Abstract:
Physiological time series are fundamental to clinical practice and life science research. Prominent examples include heart activity recordings (electrocardiograms, or ECGs) and brain activity recordings (electroencephalograms, or EEGs).
However, these time series come with several challenges. In many cases, they are noisy or contain missing values. Additionally, clinicians and researchers are often interested in inferring unobserved physiological variables from these time series, for example, when diagnosing diseases or estimating physiological parameters.
In recent years, deep probabilistic models, which use deep neural networks to model complex, high-dimensional probability distributions, have emerged as a powerful, data-driven approach to tackling many of these challenges.
Despite these advances, many issues remain. For example, deep probabilistic models often require a large amount of data to accurately capture the desired distribution. For physiological time series, however, the amount of available data is often limited because datasets are subject to privacy restrictions or are expensive to obtain. Additionally, the neural networks used in deep probabilistic models often contain millions of parameters, which limits interpretability and can lead to unexpected failure cases.
To address these issues, we introduce data-efficient and interpretable deep probabilistic models for physiological time series, which can be used to predict clinical events, generate high-fidelity neurophysiological time series, and infer parameters for simulators of physiological processes.
Our first contribution concerns apnea prediction in newborn infants. We propose an interpretable model that predicts these clinical events directly from polysomnograms recorded during sleep and reveals which features of the recording are especially predictive.
In our second contribution, we create data-efficient generative models of neurophysiological time series, such as EEGs, that generate realistic synthetic samples, which accurately capture many neuroscientific statistics.
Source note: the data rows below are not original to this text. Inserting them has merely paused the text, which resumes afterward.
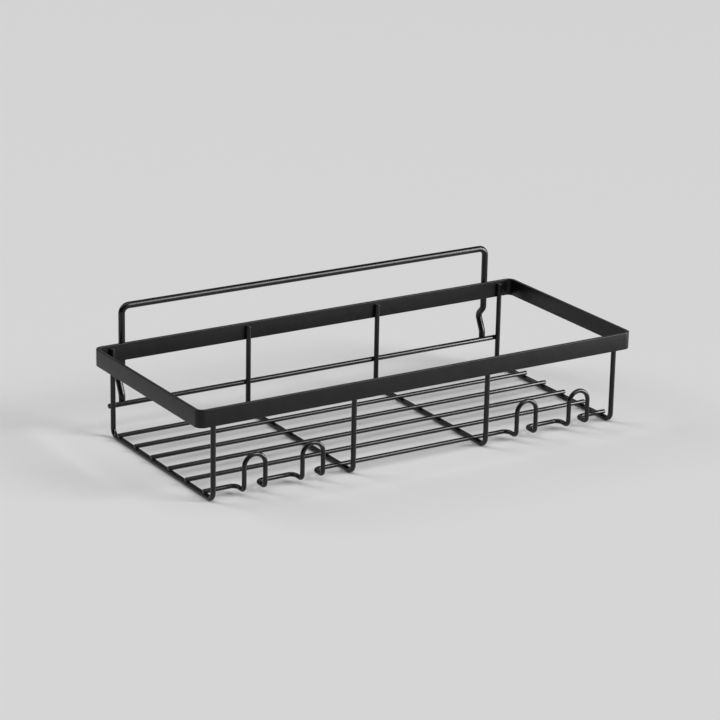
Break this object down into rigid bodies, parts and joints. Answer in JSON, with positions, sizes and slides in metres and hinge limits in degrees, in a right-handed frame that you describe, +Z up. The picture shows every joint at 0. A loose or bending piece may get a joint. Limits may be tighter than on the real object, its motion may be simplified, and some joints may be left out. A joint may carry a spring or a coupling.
{
  "type": "shower caddy",
  "caption": "Shallow wire basket with a flat strip rim, a slatted wire floor, hooks along the front edge and a wire bow at the back that hangs on wall clips.",
  "frame": {"origin": "on the ground plane that the cross wires stand on, under the middle of the whole outline", "axes": "+X along the length, +Y to the back, towards the wall it hangs on, +Z up"},
  "size_m": [0.31, 0.1421, 0.0841],
  "materials": {
    "coated_strip": "satin black powder coat on flat steel strip",
    "coated_wire": "satin black powder coat on round steel wire"
  },
  "bodies": {
    "root": {"rim_band": "coated_strip", "cross_wire_1": "coated_wire", "cross_wire_2": "coated_wire", "cross_wire_3": "coated_wire", "cross_wire_4": "coated_wire", "floor_wire_1": "coated_wire", "floor_wire_2": "coated_wire", "floor_wire_3": "coated_wire", "floor_wire_4": "coated_wire", "floor_wire_5": "coated_wire", "hook_wire": "coated_wire", "back_rail": "coated_wire", "back_hanger": "coated_wire"}
  },
  "joints": []
}
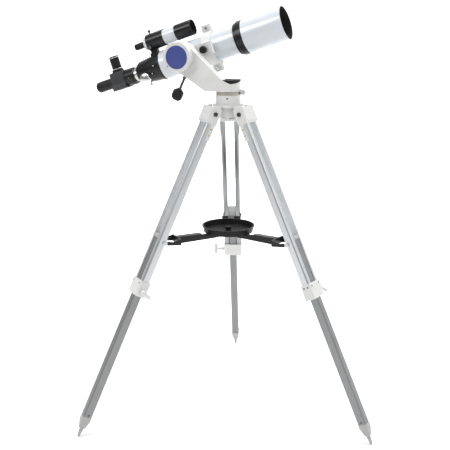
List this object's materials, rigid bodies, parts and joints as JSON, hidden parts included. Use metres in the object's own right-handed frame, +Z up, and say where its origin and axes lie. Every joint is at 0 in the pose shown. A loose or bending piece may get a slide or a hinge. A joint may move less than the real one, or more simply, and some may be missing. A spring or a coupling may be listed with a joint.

These models also allow for relevant time-series applications, such as imputing missing values.
Finally, we propose new methods for inferring distributions of unobserved parameters from observations. Both methods concern the simulation-based setting, where a simulator (e.g. of a physiological process) is used to train a deep probabilistic model for inference.
Specifically, our third contribution introduces a method for estimating high-entropy parameter distributions, which prevents the omission of valid regions in parameter space. Our fourth contribution is a method for simulation-efficient Bayesian inference that requires substantially fewer simulation data than previous approaches.
We demonstrate the effectiveness of these methods on challenging parameter inference tasks involving simulators of neural voltage dynamics.
Together, the contributions in this thesis advance the applicability of deep probabilistic models for physiological time series, enabling more data-efficient and interpretable prediction, generation, and inference.